Muncaster tapestry room

It is interesting to note that the particular wing that houses the tapestry room has never been used for the accommodation of children, thus ruling out actual children being heard, but the tapestry room was once used as a children’s nursery – a fact that augments the paranormal interpretation of hearing children crying!

In 2004, Dr. Jason Braithwaite and Maurice Townsend did a detailed field study of the tapestry room in Muncaster Castle[1] after having ascertained that there was a strong magnetic anomaly in the region of the bed in the room. The two main findings were that there is a large static magnetic field present in the bed frame and complex temporal distortions in the alternating magnetic field produced by the castle’s 3-phase mains system.

It is possible that when guests slept in the bed, small movements of their heads in the strong static magnetic field could mimic the effect of a complexly changing magnetic field being applied to a static head (as occurs in the lab).

This could lead to stimulation to the brains of sleeping guests produced by the low-amplitude, complexly changing magnetic fields inducing micro-seizures in the same way they occur in the lab. As the guests were staying in a medieval castle that has a reputation for being haunted, any resulting experiences could easily be given a paranormal interpretation.

Of course, there are a lot of other contextual factors too so why is the magnetic anomaly so important? Well, when doing research of this nature it is essential that a baseline measurement be taken somewhere else to act as a comparison.

As it happens, the very next room to the tapestry room (literally only a few feet away) is of a similar size and of similar décor yet there have been no haunting reports from this very similar room. The idea of using a baseline measurement is to look for differences between the two locations. Although there are some small differences between the two bedrooms, the one major difference is that in one room the bed is highly magnetized (and is the location of the haunting reports) and in the other one it isn’t.
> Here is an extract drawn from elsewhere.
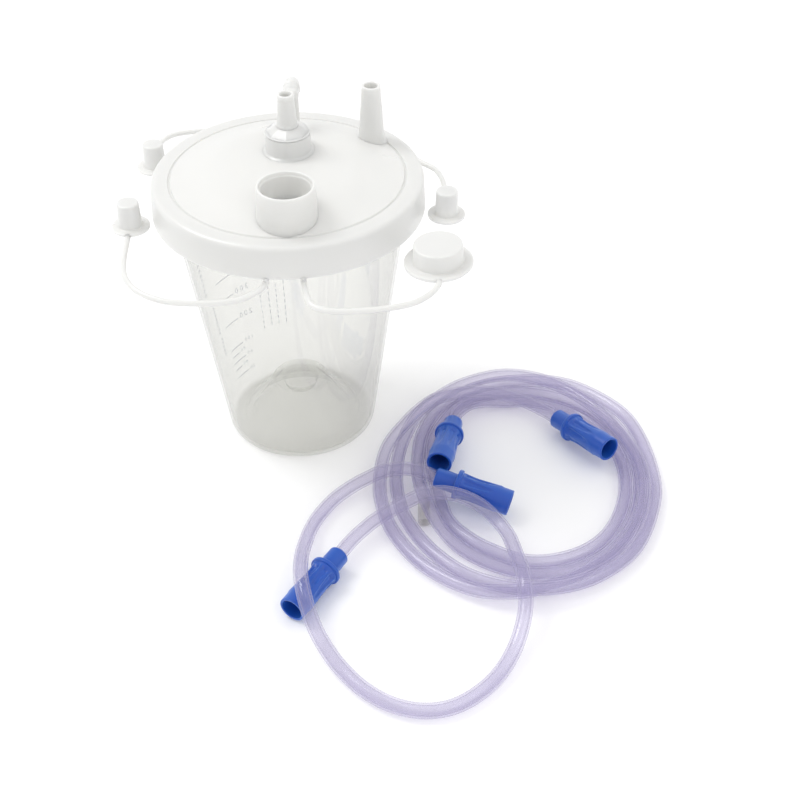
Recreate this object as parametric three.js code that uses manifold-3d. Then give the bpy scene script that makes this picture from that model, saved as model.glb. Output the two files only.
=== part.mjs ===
// Disposable suction canister kit: clear jar, white lid with ports, tethered caps,
// float shut-off valve, two lengths of suction tubing with connectors, and a tubing adapter.
// Millimetres, +Z up. The jar stands on Z = 0.
import * as THREE from "three";
import { mergeVertices } from "three/addons/utils/BufferGeometryUtils.js";
import Module from "manifold-3d";

const wasm = await Module();
wasm.setup();

// ---- driving dimensions ----
const facets = 40; // sides of the large round parts
const smallFacets = 16; // sides of the small round parts
const gap = 0.3; // between pieces that touch

const jarHeelRadius = 38.7;
const jarTaper = 0.1345; // growth of the wall radius per mm of height
const jarWall = 1.4;
const jarShoulder = 133; // height where the wall steps out to the rim
const jarRimRadius = 60.6;
const jarLipWidth = 1;
const coneFootRadius = 27.8; // the push-up in the jar's base
const coneTopRadius = 14.4;
const coneHeight = 23.5;
const footStep = 1.2; // the base is raised inside its standing ring

const lidTop = 145.6;
const lidDrop = 15.8; // depth of the skirt
const lidRadius = 64.2;
const skirtFlare = 0.8;
const skirtWall = 1.6;
const lidPlate = 1.8;
const rimWidth = 7.9;
const domeRise = 6.4;
const plugDrop = 5.6; // the ring that seats inside the jar's rim
const plugWall = 1.4;
const plugClearance = 0.4;

const hubY = 12;
const hubRadius = 10.8;
const hubWall = 1.5;
const hubHeight = 9; // above the dome
const spigotConeHeight = 3.4;
const spigotRootRadius = 4.9;
const spigotTipRadius = 3.85;
const spigotHeight = 19.6; // above the hub
const spigotBore = 2.4;

const spoutX = 2.7;
const spoutY = -40.7;
const spoutRadius = 13;
const spoutWall = 1.3;
const spoutHeight = 12.4; // above the dome

const taperX = 39;
const taperY = 32;
const taperRootRadius = 6.3;
const taperTipRadius = 4.5;
const taperBore = 3.05;
const taperHeight = 24.6; // above the dome

const elbowY = 36;
const elbowRadius = 3.9;
const elbowBore = 2.4;
const elbowHeight = 15.8; // of its bend above the dome
const elbowReach = 14;
const elbowBend = 5;

const seatThickness = 2.1;
const seatHole = 3;
const cageWall = 1.3;
const cageLength = 36;
const cageSlotWidth = 6;
const cageSlotLength = 22;
const floatClearance = 0.8;
const floatLength = 26;
const floatNoseRadius = 4.5;

const capLevel = lidTop - lidDrop - 0.9; // underside of the caps' flanges
const smallCap = { top: 5, foot: 5.5, flange: 8.9, flangeThickness: 1.5, height: 13.6, wall: 1.2 };
const pourCap = { top: 11.1, foot: 11.6, flange: 15.7, flangeThickness: 1.7, height: 10.3, wall: 1.4 };
const strapRadius = 1.35;

const tubeDiameter = 7;
const connectorLength = 40;
const sleeveStart = 0.9; // clear of the tube's end face
const sleeveRadius = 4.9;
const ringRadius = 7.6;
const mouthRadius = 6.4;
const waistRadius = 5.6;
const mouthBore = 5.1;
const adapterRadius = 3;
const adapterLength = 16;

// ---- solids ----
function solidOf(geometry) {
  const bare = geometry.index ? geometry.clone() : geometry;
  const plain = new THREE.BufferGeometry().setAttribute("position", bare.getAttribute("position"));
  if (bare.index) plain.setIndex(bare.index);
  const merged = mergeVertices(plain, 1e-4);
  return new wasm.Manifold(
    new wasm.Mesh({
      numProp: 3,
      vertProperties: merged.attributes.position.array,
      triVerts: new Uint32Array(merged.index.array),
    }),
  );
}

function geometryOf(solid) {
  const mesh = solid.getMesh();
  const geometry = new THREE.BufferGeometry();
  geometry.setAttribute("position", new THREE.BufferAttribute(mesh.vertProperties, 3));
  geometry.setIndex(new THREE.BufferAttribute(mesh.triVerts, 1));
  return geometry;
}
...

This makes the magnetized bed the one crucial difference between the haunted and the non-haunted locations.

Case proven?

We have some empirical laboratory evidence that magnetic stimulation to the brain can induce paranormal-type experiences; we have an excellent haunting (multiple, independent reports, etc.); we have a detailed, scientific investigation that produced empirical evidence for the magnetic anomaly exactly where the haunting reports originated; and we have an excellent baseline to control for other possible factors.

However, as good as that sounds, we also have to consider potential weaknesses in the case to avoid reaching a hasty conclusion. Although there is laboratory evidence for magnetic stimulation effects, it has not been reliably replicated by other researchers so a call has been made for independent, laboratory-based, double blind replications to be performed (Braithwaite, 2008)[2] to test that the effect is indeed real.

This is essential as there is also a problem with the mechanism: it is not clear how low-level magnetic fields could induce enough voltage/current in the brain to cause the neurons to fire and so result in a micro-seizure; however, it may well be the complexity of the field that is important rather than its amplitude and so the mechanism simply isn’t understood yet.


The role of magnetic fields with regard to haunt-type experiences is still not yet established. If better laboratory evidence is produced that confirms the effect then the research done at the Muncaster Castle tapestry room is a very strong candidate for a real world example of it. However, in the grand scheme of explaining anomalous experiences, magnetic anomalies as described here are not likely to account for more than a very small percentage of them.

Magnetic anomalies (or Experience Inducing Fields - EIFs) are theoretically plausible, empirically demonstrated in the lab (although not confirmed), and have ecological validity (occur in the ‘real world’ outside of the lab). Because of this, magnetic anomalies are worthy of further serious study. They may only account for a small percentage of cases but may well prove invaluable when researching haunted locations.